Employers must file Form LM-10 annual reports to disclose payments and gifts made to unions, and their officers and employees according to the Labor Management Reporting and Disclosure Act of 1959 (LMRDA), 29 U.S.C. Section 433.
Earlier this month, March 2006, the Office of Labor-Management Standards (OLMS) announced that employers have an additional 45 days to file their Form LM-10 for fiscal year 2005. Employers whose fiscal year ended on 12/31/2005 now have until 5/15/2006 to file the form.
In its FAQ, the Department of Labor (DOL) provides guidance on how employers are able to take advantage of a one-time grace period which allows timely filers to not be required to file delinquent Form LM-10s for any previous years in which they had reportable activity.

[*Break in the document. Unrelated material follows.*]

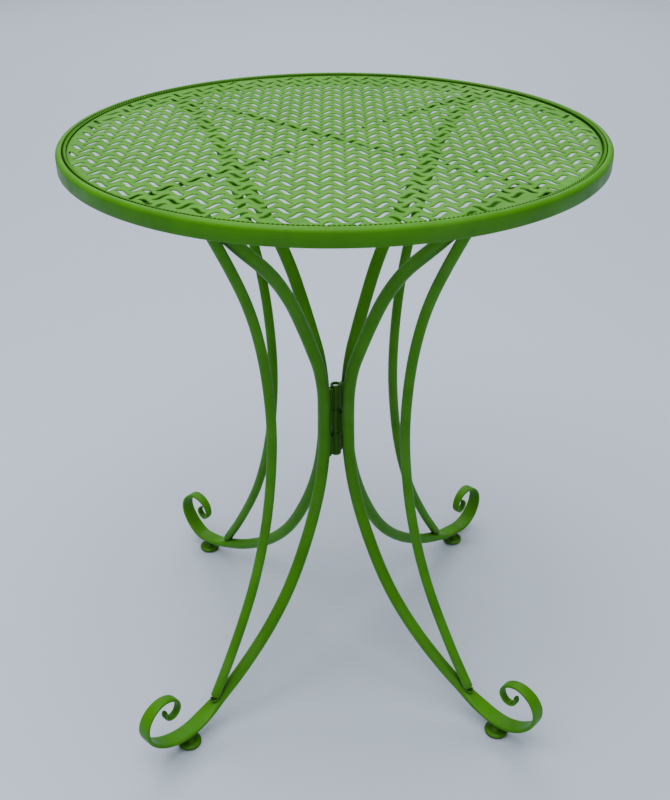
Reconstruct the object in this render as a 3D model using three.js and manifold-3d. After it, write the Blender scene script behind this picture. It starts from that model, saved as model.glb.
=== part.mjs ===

Other DOL Form LM-10 topics included in the guidance are: (1) businesses with no employees still may qualify as employers for LM-10 reporting purposes, (2) partnerships ordinarily do not satisfy employer definition, (3) where a corporation has subsidiaries and affiliates and maintains centralized administrative records, each subsidiary or affiliate who made a reportable payment would be required to submit a Form LM-10, (4) the value of a dedicated office space provided by an employer for continuous use by a union, would need to be reported on Form LM-10, (5) widely-attended gathering exemption, (6) an employer does not incur any reportable activity for certain items where reimbursement is made, (6) payments to a union official's spouse, and the (7) DOL"s enforcement authority.